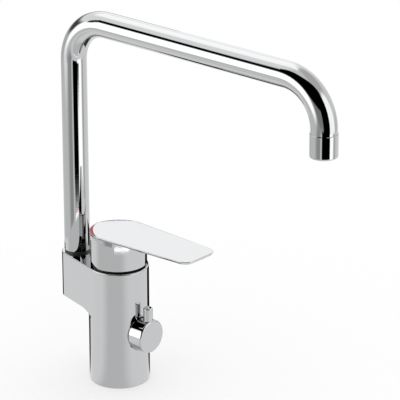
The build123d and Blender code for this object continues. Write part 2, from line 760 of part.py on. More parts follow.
# Aerator insert: a plastic cup whose floor is pierced with rings of jets
aerator_seal_thickness = 0.6
insert_flange_radius = aerator_bore_radius - running_gap
insert_body_radius = tube_radius - tube_wall - seat_gap
insert_floor_height = outlet_height + aerator_lip_height
insert_flange_top = tube_end_height - aerator_seal_thickness
insert_height = 9.0
insert_wall = 1.2
jet_radius = 0.8
jets_in_first_ring = 6
jet_ring_radius = 3.1
with BuildPart() as aerator_insert:
    with BuildSketch(Plane.XY.offset(insert_floor_height)):
        with Locations((0, -spout_projection)):
            Circle(insert_flange_radius)
    extrude(amount=insert_flange_top - insert_floor_height)
    with BuildSketch(Plane.XY.offset(insert_flange_top)):
        with Locations((0, -spout_projection)):
            Circle(insert_body_radius)
    extrude(amount=insert_height)
    with BuildSketch(Plane.XY.offset(insert_floor_height + 2 * insert_wall)):
        with Locations((0, -spout_projection)):
            Circle(insert_body_radius - insert_wall)
    extrude(amount=aerator_height, mode=Mode.SUBTRACT)
    with BuildSketch(Plane.XY.offset(insert_floor_height)):
        with Locations((0, -spout_projection)):
            Circle(jet_radius)
            for ring in (1, 2):
                with PolarLocations(ring * jet_ring_radius, ring * jets_in_first_ring):
                    Circle(jet_radius)
    extrude(amount=aerator_height, mode=Mode.SUBTRACT)
finish(aerator_insert, "aerator_insert")

# Aerator seal: a flat rubber ring between the insert's flange and the tube's end
with BuildPart() as aerator_seal:
    with BuildSketch(Plane.XY.offset(insert_flange_top)):
        with Locations((0, -spout_projection)):
            Circle(insert_flange_radius)
            Circle(insert_body_radius + running_gap, mode=Mode.SUBTRACT)
    extrude(amount=aerator_seal_thickness)
finish(aerator_seal, "aerator_seal")

# Valve bonnet: brass, screwed into the valve bore, with a hexagon on its seat
bonnet_wall = 0.9
collar_wall = 1.0
bonnet_radius = valve_bore_radius - thread_gap
bonnet_bore_radius = bonnet_radius - bonnet_wall
hexagon_flat_radius = (collar_radius - collar_wall - seat_gap) * cos(radians(30))
hexagon_thickness = knob_back - valve_face - seat_gap
spindle_radius = 3.5
spindle_flange_thickness = 2.5
spindle_shoulder = valve_flange_place + spindle_flange_thickness
window_radius = 1.2
with BuildPart() as valve_bonnet:
    with BuildSketch(valve_plane(valve_fixed_disc_place)):
        Circle(bonnet_radius)
    extrude(amount=valve_face - valve_fixed_disc_place)
    with BuildSketch(valve_plane(valve_face)):
        RegularPolygon(hexagon_flat_radius, 6, major_radius=False)
    extrude(amount=hexagon_thickness)
    with BuildSketch(valve_plane(valve_fixed_disc_place)):
        Circle(bonnet_bore_radius)
    extrude(amount=spindle_shoulder + running_gap - valve_fixed_disc_place, mode=Mode.SUBTRACT)
    with BuildSketch(valve_plane(valve_fixed_disc_place)):
        Circle(spindle_radius + running_gap)
    extrude(amount=body_radius, mode=Mode.SUBTRACT)
    with BuildSketch(Plane.YZ):
        with Locations((-valve_flange_place - spindle_flange_thickness / 2, valve_height)):
            Circle(window_radius)
    extrude(amount=valve_bore_radius, both=True, mode=Mode.SUBTRACT)
    with BuildSketch(Plane.XY.offset(valve_height)):
        with Locations((0, -valve_flange_place - spindle_flange_thickness / 2)):
            Circle(window_radius)
    extrude(amount=valve_bore_radius, both=True, mode=Mode.SUBTRACT)
finish(valve_bonnet, "valve_bonnet")

# Valve seal: a rubber ring at the end of the valve bore
valve_seal_bore_radius = 5.5
with BuildPart() as valve_seat_seal:
    with BuildSketch(valve_plane(valve_bore_end)):
        Circle(valve_bore_radius - 2 * thread_gap)
        Circle(valve_seal_bore_radius, mode=Mode.SUBTRACT)
        with Locations((branch_feed_offset, 0)):
            Circle(branch_feed_radius, mode=Mode.SUBTRACT)
    extrude(amount=valve_seal_thickness)
finish(valve_seat_seal, "valve_seat_seal")

# Valve discs: two ceramic discs with two holes each, which meet after a quarter turn
valve_port_radius = 2.2
valve_port_offset = 3.8
with BuildPart() as valve_fixed_disc:
    with BuildSketch(valve_plane(valve_fixed_disc_place)):
        Circle(bonnet_bore_radius - thread_gap)
        with Locations((0, -valve_port_offset), (0, valve_port_offset)):
            Circle(valve_port_radius, mode=Mode.SUBTRACT)
    extrude(amount=valve_disc_thickness)
finish(valve_fixed_disc, "valve_fixed_disc")

with BuildPart() as valve_moving_disc:
    with BuildSketch(valve_plane(valve_moving_disc_place)):
        Circle(bonnet_bore_radius - seat_gap)
        with Locations((-valve_port_offset, 0), (valve_port_offset, 0)):
            Circle(valve_port_radius, mode=Mode.SUBTRACT)
    extrude(amount=valve_disc_thickness)
finish(valve_moving_disc, "valve_moving_disc")

# Valve spindle: a slotted flange that turns the moving disc, and a shaft out to the knob
spindle_seal_drop = 3.0
spindle_seal_place = valve_face - spindle_seal_drop
spindle_seal_thickness = 0.5
spindle_groove_width = 1.3
knob_bore_radius = 3.0
spindle_overlap = 2.2
spindle_end = grip_distance + spindle_overlap
with BuildPart() as valve_spindle:
    with BuildSketch(valve_plane(valve_flange_place)):
        Circle(bonnet_bore_radius - 2 * seat_gap)
        with Locations((-valve_port_offset, 0), (valve_port_offset, 0)):
            Circle(valve_port_radius, mode=Mode.SUBTRACT)
    extrude(amount=spindle_flange_thickness)
    with BuildSketch(valve_plane(spindle_shoulder)):
        Circle(spindle_radius)
    extrude(amount=valve_face + hexagon_thickness - spindle_shoulder)
    with BuildSketch(valve_plane(valve_face + hexagon_thickness)):
        Circle(knob_bore_radius)
    extrude(amount=spindle_end - valve_face - hexagon_thickness)
    with BuildSketch(valve_plane(spindle_seal_place - spindle_groove_width / 2)):
        Circle(spindle_radius + running_gap)
        Circle(spindle_radius - 2 * spindle_seal_thickness - running_gap, mode=Mode.SUBTRACT)
    extrude(amount=spindle_groove_width, mode=Mode.SUBTRACT)
finish(valve_spindle, "valve_spindle")

# Spindle seal: a small rubber ring in the spindle's groove
valve_axis = Axis((0, 0, valve_height), (0, -1, 0))
with BuildPart() as spindle_seal:
    with BuildSketch(Plane.YZ):
        with Locations((-spindle_seal_place, valve_height + spindle_radius - spindle_seal_thickness)):
            Circle(spindle_seal_thickness)
    revolve(axis=valve_axis)
finish(spindle_seal, "spindle_seal")

# Valve collar: a ring round the bonnet's hexagon that lines the body's recess behind the knob
with BuildPart() as valve_collar:
    with BuildSketch(valve_plane(valve_face)):
        Circle(collar_radius)
        Circle(collar_radius - collar_wall, mode=Mode.SUBTRACT)
    extrude(amount=hexagon_thickness)
finish(valve_collar, "valve_collar")

# Shut-off knob: a turned disc with rounded edges, bored for the spindle and for its grip
knob_front_round = 1.4
knob_back_round = 0.8
grip_seat = 7.0
grip_thread_radius = 2.0
with BuildPart() as shutoff_knob:
    with BuildSketch(valve_plane(knob_back)):
        Circle(knob_radius)
    extrude(amount=knob_front - knob_back)
    fillet(shutoff_knob.faces().sort_by(Axis.Y)[0].edges(), knob_front_round)
    fillet(shutoff_knob.faces().sort_by(Axis.Y)[-1].edges(), knob_back_round)
    with BuildSketch(valve_plane(knob_back)):
        Circle(knob_bore_radius + running_gap)
    extrude(amount=spindle_end - knob_back + seat_gap, mode=Mode.SUBTRACT)
    with BuildSketch(Plane.XY.offset(valve_height)):
        with Locations((0, -grip_distance)):
            Circle(grip_thread_radius + running_gap)
    extrude(amount=knob_radius, mode=Mode.SUBTRACT)
    with BuildSketch(Plane.XY.offset(valve_height + grip_seat)):
        with Locations((0, -grip_distance)):
            Circle(grip_radius + running_gap)
    extrude(amount=knob_radius, mode=Mode.SUBTRACT)
finish(shutoff_knob, "shutoff_knob")

# Knob grip: a round peg with a domed end, whose thread also locks the knob on its spindle
grip_end_round = 1.0
with BuildPart() as knob_grip:
    with BuildSketch(Plane.XY.offset(valve_height + grip_seat)):
        with Locations((0, -grip_distance)):
            Circle(grip_radius)
    extrude(amount=grip_top_height - valve_height - grip_seat)
    fillet(knob_grip.faces().sort_by(Axis.Z)[-1].edges(), grip_end_round)
    with BuildSketch(Plane.XY.offset(valve_height + knob_bore_radius + running_gap)):
        with Locations((0, -grip_distance)):
            Circle(grip_thread_radius)
    extrude(amount=grip_seat - knob_bore_radius - running_gap)
finish(knob_grip, "knob_grip")
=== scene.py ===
import math

import bmesh
import bpy
import numpy as np
from mathutils import Matrix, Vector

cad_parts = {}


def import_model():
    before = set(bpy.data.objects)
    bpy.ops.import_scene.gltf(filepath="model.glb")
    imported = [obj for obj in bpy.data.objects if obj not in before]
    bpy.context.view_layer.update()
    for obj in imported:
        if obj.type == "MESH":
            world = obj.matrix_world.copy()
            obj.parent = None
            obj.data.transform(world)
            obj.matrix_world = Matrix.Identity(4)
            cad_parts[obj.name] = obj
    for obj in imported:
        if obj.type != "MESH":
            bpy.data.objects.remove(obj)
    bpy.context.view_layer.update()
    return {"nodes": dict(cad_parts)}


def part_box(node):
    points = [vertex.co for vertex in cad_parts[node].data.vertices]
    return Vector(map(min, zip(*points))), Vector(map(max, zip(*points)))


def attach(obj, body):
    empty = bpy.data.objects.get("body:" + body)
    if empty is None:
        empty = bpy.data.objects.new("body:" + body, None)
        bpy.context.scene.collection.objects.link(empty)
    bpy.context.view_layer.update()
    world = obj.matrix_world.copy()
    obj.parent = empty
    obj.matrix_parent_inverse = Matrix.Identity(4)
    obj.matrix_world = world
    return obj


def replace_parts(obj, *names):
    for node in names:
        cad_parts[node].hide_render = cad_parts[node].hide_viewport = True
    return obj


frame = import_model()
nodes = frame["nodes"]


# Body casting: the column and the lug that carries the spout, one brass casting.
# It is ground, polished by hand on a wheel and chrome-plated, and clamps to the worktop from below.
chrome_colour = (0.55, 0.555, 0.56, 1)
mirror_roughness = 0.012
wiped_roughness = 0.045
wipe_scale = 38.0
polish_scale = 420.0
polish_depth = 0.000006
noise_valley = 0.35
noise_peak = 0.65
along_column = (1, 1, 0.25)


def new_material(name):
    """An empty node material with its Principled shader and its links."""
    material = bpy.data.materials.new(name)
    material.use_nodes = True
    tree = material.node_tree
    return material, tree, tree.nodes["Principled BSDF"]


def noise(tree, scale, detail, roughness=0.55, stretch=(1, 1, 1)):
    """Noise fixed to the object, finer along the axes that stretch raises."""
    place = tree.nodes.new("ShaderNodeTexCoord")
    mapping = tree.nodes.new("ShaderNodeMapping")
    mapping.inputs["Scale"].default_value = stretch
    texture = tree.nodes.new("ShaderNodeTexNoise")
    texture.inputs["Scale"].default_value = scale
    texture.inputs["Detail"].default_value = detail
    texture.inputs["Roughness"].default_value = roughness
    tree.links.new(place.outputs["Object"], mapping.inputs["Vector"])
    tree.links.new(mapping.outputs["Vector"], texture.inputs["Vector"])
    return texture.outputs["Fac"]


def spread(tree, source, low, high):
    """Maps a noise value to a range."""
    ramp = tree.nodes.new("ShaderNodeMapRange")
    ramp.inputs["From Min"].default_value = noise_valley
    ramp.inputs["From Max"].default_value = noise_peak
    ramp.inputs["To Min"].default_value = low
    ramp.inputs["To Max"].default_value = high
    tree.links.new(source, ramp.inputs["Value"])
    return ramp.outputs["Result"]


def tint(tree, source, dark, light):
    """Mixes two colours by a noise value."""
    ramp = tree.nodes.new("ShaderNodeValToRGB")
    ramp.color_ramp.elements[0].position = noise_valley
    ramp.color_ramp.elements[0].color = (*dark, 1)
    ramp.color_ramp.elements[1].position = noise_peak
    ramp.color_ramp.elements[1].color = (*light, 1)
    tree.links.new(source, ramp.inputs["Fac"])
    return ramp.outputs["Color"]


def bump(tree, shader, height, distance):
    """Raises the surface by a height map."""
    node = tree.nodes.new("ShaderNodeBump")
    node.inputs["Strength"].default_value = 1.0
    node.inputs["Distance"].default_value = distance
    tree.links.new(height, node.inputs["Height"])
    tree.links.new(node.outputs["Normal"], shader.inputs["Normal"])


def polished_chrome(name, grain):
    """Chrome plate: a mirror with a faint haze where it was wiped, and traces of the polishing wheel."""
    material, tree, shader = new_material(name)
    shader.inputs["Base Color"].default_value = chrome_colour
    shader.inputs["Metallic"].default_value = 1.0
    wiped = noise(tree, scale=wipe_scale, detail=5.0, roughness=0.6)
    tree.links.new(spread(tree, wiped, mirror_roughness, wiped_roughness), shader.inputs["Roughness"])
    traces = noise(tree, scale=polish_scale, detail=3.0, roughness=0.5, stretch=grain)
    bump(tree, shader, traces, polish_depth)
    return material


def dress(node_name, material):
    """Gives a CAD node its material."""
    piece = nodes[node_name]
    piece.data.materials.clear()
    piece.data.materials.append(material)


dress("body_casting", polished_chrome("body_chrome", along_column))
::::
Take every line from the data above that holds "points" and copy it out.

    points = [vertex.co for vertex in cad_parts[node].data.vertices]
    return Vector(map(min, zip(*points))), Vector(map(max, zip(*points)))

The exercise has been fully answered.